» **PROBLEM TO WORK ON**
Print, without altering anything, the lines from the one that holds "The Blender code" to the one that holds "GALLERY_HEIGHT = 0.14 * MM", inclusive. No other lines belong in the output.

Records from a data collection

========

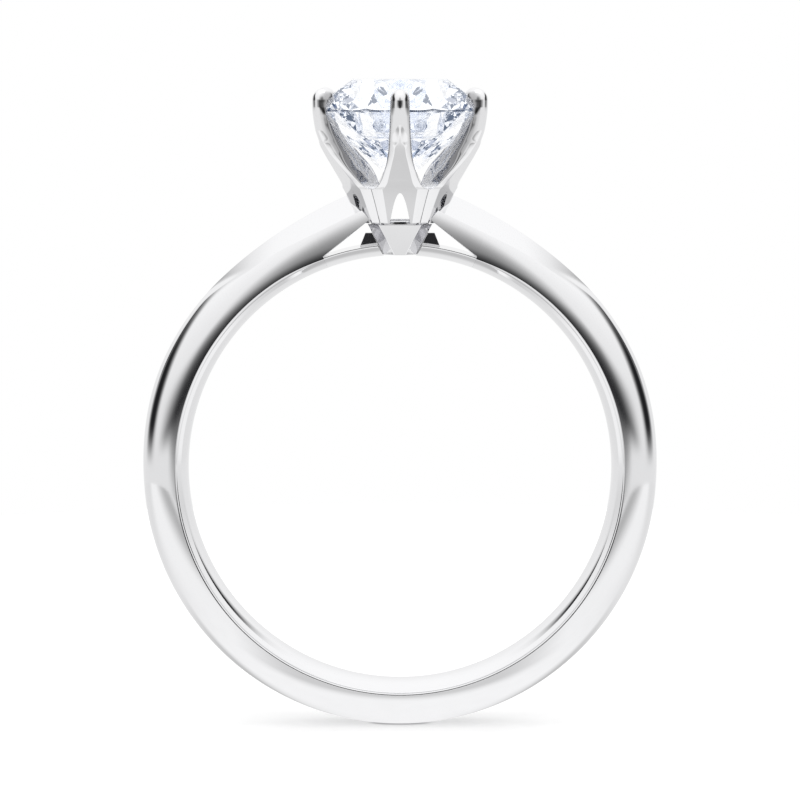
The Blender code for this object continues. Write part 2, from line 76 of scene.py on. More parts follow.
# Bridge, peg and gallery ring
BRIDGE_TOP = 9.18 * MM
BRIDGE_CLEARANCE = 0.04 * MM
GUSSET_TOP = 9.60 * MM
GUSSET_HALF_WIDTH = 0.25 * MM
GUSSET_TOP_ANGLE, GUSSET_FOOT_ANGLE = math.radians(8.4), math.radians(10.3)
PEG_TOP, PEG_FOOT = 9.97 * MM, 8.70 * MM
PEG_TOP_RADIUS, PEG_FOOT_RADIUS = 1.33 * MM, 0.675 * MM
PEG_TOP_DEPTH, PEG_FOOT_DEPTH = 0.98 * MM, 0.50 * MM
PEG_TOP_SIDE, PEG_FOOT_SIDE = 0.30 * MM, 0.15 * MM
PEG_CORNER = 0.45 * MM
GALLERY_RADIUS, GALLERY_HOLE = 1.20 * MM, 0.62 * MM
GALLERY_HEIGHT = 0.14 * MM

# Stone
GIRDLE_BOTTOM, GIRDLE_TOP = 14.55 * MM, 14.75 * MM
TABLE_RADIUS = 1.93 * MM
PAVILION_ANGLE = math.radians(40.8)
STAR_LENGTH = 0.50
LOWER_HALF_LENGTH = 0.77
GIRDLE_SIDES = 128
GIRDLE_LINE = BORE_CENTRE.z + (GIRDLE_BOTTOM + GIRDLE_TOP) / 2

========

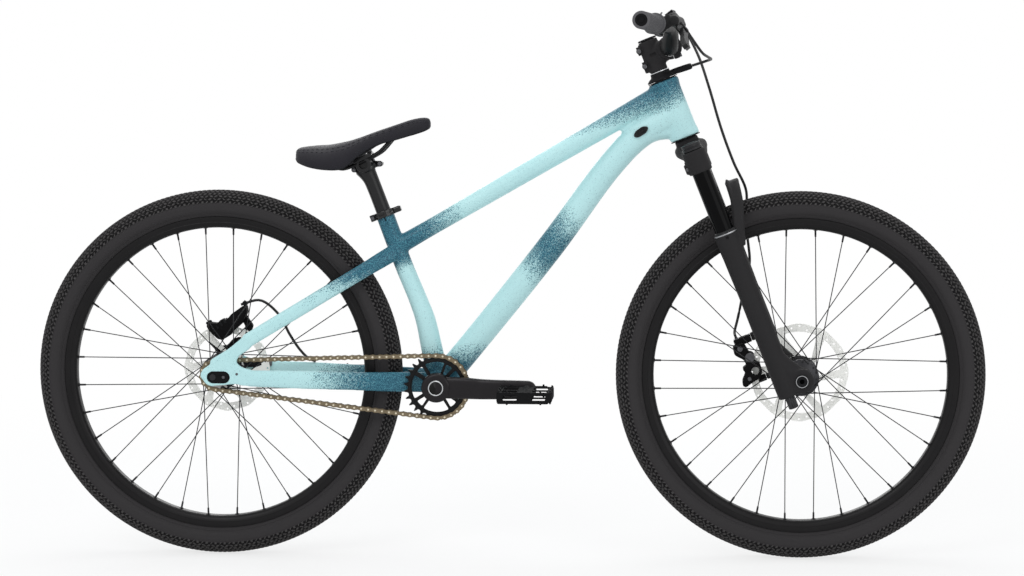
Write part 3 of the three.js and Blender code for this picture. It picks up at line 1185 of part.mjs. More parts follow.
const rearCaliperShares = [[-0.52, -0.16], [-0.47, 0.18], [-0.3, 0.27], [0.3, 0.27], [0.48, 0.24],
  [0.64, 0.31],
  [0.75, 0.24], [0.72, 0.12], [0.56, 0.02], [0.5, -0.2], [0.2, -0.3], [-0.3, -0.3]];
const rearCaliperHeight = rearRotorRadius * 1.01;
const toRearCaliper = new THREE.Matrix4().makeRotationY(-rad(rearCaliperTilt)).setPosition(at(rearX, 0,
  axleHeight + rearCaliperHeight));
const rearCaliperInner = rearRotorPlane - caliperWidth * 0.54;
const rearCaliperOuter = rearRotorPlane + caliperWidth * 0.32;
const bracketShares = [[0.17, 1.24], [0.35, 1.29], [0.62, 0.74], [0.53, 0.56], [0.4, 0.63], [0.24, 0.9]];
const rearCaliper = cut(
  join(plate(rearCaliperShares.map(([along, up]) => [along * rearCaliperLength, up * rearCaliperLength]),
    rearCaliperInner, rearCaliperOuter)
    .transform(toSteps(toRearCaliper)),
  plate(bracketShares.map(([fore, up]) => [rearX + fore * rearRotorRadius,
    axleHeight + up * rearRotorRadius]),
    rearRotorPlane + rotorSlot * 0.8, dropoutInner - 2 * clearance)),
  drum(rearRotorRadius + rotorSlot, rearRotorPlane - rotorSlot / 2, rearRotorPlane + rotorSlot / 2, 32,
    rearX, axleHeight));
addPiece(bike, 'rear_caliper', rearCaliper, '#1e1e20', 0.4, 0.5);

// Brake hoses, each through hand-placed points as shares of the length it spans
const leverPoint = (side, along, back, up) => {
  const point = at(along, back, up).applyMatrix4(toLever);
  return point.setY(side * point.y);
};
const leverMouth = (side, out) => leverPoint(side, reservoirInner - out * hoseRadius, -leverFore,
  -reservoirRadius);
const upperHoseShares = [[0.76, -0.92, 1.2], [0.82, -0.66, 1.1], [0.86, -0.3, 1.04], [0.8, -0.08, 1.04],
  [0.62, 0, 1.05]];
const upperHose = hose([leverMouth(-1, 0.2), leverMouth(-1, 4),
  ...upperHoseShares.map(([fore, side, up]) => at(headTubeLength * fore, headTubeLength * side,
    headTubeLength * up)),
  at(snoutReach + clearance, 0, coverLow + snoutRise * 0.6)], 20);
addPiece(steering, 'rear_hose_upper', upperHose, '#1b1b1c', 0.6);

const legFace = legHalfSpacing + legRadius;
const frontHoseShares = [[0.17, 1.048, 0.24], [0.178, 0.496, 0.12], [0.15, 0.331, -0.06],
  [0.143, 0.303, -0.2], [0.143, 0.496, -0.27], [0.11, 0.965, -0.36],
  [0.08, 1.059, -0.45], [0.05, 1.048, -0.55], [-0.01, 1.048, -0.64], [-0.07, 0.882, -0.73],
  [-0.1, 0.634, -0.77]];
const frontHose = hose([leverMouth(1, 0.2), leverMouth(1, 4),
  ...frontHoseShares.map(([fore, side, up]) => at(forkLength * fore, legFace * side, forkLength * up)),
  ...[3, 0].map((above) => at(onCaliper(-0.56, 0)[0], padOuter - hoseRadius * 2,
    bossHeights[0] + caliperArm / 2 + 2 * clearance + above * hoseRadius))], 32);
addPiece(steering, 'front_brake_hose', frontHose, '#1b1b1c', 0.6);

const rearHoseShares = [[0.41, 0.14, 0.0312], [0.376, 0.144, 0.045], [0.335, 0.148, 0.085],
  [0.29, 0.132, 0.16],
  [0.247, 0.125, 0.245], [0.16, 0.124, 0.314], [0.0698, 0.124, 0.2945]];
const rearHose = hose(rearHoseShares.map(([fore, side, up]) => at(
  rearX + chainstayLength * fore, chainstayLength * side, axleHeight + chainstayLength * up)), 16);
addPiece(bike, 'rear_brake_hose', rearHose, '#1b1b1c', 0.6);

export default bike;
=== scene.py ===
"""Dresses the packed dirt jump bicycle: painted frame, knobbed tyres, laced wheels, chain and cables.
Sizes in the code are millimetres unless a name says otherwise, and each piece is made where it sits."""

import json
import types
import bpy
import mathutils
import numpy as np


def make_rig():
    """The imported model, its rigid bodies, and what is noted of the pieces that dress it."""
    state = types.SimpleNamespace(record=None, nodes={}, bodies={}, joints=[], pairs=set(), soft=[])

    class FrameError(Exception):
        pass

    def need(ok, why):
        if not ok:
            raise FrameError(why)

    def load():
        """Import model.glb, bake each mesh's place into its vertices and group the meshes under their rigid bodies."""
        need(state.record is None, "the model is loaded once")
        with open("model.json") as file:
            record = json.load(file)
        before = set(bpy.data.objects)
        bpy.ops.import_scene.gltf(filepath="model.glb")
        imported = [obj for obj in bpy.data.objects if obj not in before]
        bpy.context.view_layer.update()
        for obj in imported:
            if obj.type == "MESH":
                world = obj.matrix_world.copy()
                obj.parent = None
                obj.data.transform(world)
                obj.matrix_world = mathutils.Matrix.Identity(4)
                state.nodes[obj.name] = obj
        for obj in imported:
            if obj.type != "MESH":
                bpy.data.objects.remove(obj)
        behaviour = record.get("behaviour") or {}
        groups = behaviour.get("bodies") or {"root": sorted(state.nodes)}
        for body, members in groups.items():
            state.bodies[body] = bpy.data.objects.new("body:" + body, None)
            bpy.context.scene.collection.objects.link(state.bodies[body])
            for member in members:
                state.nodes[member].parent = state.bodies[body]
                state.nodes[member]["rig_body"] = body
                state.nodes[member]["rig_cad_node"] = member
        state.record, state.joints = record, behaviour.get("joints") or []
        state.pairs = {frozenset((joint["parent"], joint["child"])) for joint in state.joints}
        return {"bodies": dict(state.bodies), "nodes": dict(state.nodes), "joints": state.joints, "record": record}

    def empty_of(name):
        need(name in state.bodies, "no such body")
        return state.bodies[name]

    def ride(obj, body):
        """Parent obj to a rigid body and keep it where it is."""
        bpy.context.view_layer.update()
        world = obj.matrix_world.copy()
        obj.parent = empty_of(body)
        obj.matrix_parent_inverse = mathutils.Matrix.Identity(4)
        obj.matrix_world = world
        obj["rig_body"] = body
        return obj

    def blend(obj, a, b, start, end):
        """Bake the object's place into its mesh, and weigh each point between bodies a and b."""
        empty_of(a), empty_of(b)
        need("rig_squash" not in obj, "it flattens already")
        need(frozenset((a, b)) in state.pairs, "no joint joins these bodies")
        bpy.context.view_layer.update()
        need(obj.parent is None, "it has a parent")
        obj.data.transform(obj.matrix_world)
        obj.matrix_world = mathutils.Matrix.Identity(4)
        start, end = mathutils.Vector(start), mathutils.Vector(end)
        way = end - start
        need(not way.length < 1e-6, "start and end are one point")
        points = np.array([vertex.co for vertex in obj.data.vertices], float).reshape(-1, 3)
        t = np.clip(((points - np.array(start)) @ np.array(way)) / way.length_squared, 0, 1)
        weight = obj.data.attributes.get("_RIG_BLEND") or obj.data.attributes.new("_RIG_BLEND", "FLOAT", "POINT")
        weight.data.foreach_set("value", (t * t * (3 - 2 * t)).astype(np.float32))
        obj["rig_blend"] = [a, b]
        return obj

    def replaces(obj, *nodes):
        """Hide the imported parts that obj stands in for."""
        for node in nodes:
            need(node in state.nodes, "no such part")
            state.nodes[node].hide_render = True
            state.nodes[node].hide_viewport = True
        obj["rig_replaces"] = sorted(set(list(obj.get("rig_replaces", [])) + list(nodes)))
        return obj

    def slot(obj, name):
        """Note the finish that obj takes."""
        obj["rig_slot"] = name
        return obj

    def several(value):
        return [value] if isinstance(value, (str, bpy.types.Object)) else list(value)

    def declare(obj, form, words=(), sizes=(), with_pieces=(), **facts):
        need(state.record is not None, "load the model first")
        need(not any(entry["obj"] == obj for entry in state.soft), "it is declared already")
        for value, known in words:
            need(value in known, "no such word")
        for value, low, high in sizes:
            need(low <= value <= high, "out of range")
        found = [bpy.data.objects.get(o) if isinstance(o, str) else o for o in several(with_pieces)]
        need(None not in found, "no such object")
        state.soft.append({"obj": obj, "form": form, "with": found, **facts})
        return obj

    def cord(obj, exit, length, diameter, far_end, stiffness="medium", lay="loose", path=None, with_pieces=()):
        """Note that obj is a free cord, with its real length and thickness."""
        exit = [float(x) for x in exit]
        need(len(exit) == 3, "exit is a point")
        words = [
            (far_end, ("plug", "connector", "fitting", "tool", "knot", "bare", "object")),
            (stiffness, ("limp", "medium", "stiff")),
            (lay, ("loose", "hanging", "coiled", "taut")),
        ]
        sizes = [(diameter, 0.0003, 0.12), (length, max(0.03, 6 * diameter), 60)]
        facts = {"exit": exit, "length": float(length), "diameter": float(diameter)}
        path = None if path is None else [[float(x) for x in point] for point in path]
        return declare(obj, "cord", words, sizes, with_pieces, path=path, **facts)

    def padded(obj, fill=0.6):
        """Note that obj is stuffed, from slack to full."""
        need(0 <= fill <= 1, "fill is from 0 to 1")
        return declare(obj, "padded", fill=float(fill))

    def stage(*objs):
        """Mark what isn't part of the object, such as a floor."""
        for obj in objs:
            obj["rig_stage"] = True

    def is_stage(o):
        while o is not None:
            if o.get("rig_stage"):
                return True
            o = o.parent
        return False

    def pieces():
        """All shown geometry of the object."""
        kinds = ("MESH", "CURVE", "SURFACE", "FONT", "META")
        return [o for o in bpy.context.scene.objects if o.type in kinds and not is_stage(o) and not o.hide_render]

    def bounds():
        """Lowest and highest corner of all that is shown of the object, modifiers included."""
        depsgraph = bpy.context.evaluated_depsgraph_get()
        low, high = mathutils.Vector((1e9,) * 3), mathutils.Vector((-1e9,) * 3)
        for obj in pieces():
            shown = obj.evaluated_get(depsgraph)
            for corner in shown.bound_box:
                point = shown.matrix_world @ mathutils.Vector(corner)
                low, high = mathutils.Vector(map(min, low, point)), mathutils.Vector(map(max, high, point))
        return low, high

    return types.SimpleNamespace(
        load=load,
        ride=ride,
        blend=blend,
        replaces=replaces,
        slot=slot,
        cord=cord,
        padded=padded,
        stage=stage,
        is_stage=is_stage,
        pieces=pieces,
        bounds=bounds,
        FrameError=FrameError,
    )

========

» **COMPLETE ANSWER**
The Blender code for this object continues. Write part 2, from line 76 of scene.py on. More parts follow.
# Bridge, peg and gallery ring
BRIDGE_TOP = 9.18 * MM
BRIDGE_CLEARANCE = 0.04 * MM
GUSSET_TOP = 9.60 * MM
GUSSET_HALF_WIDTH = 0.25 * MM
GUSSET_TOP_ANGLE, GUSSET_FOOT_ANGLE = math.radians(8.4), math.radians(10.3)
PEG_TOP, PEG_FOOT = 9.97 * MM, 8.70 * MM
PEG_TOP_RADIUS, PEG_FOOT_RADIUS = 1.33 * MM, 0.675 * MM
PEG_TOP_DEPTH, PEG_FOOT_DEPTH = 0.98 * MM, 0.50 * MM
PEG_TOP_SIDE, PEG_FOOT_SIDE = 0.30 * MM, 0.15 * MM
PEG_CORNER = 0.45 * MM
GALLERY_RADIUS, GALLERY_HOLE = 1.20 * MM, 0.62 * MM
GALLERY_HEIGHT = 0.14 * MM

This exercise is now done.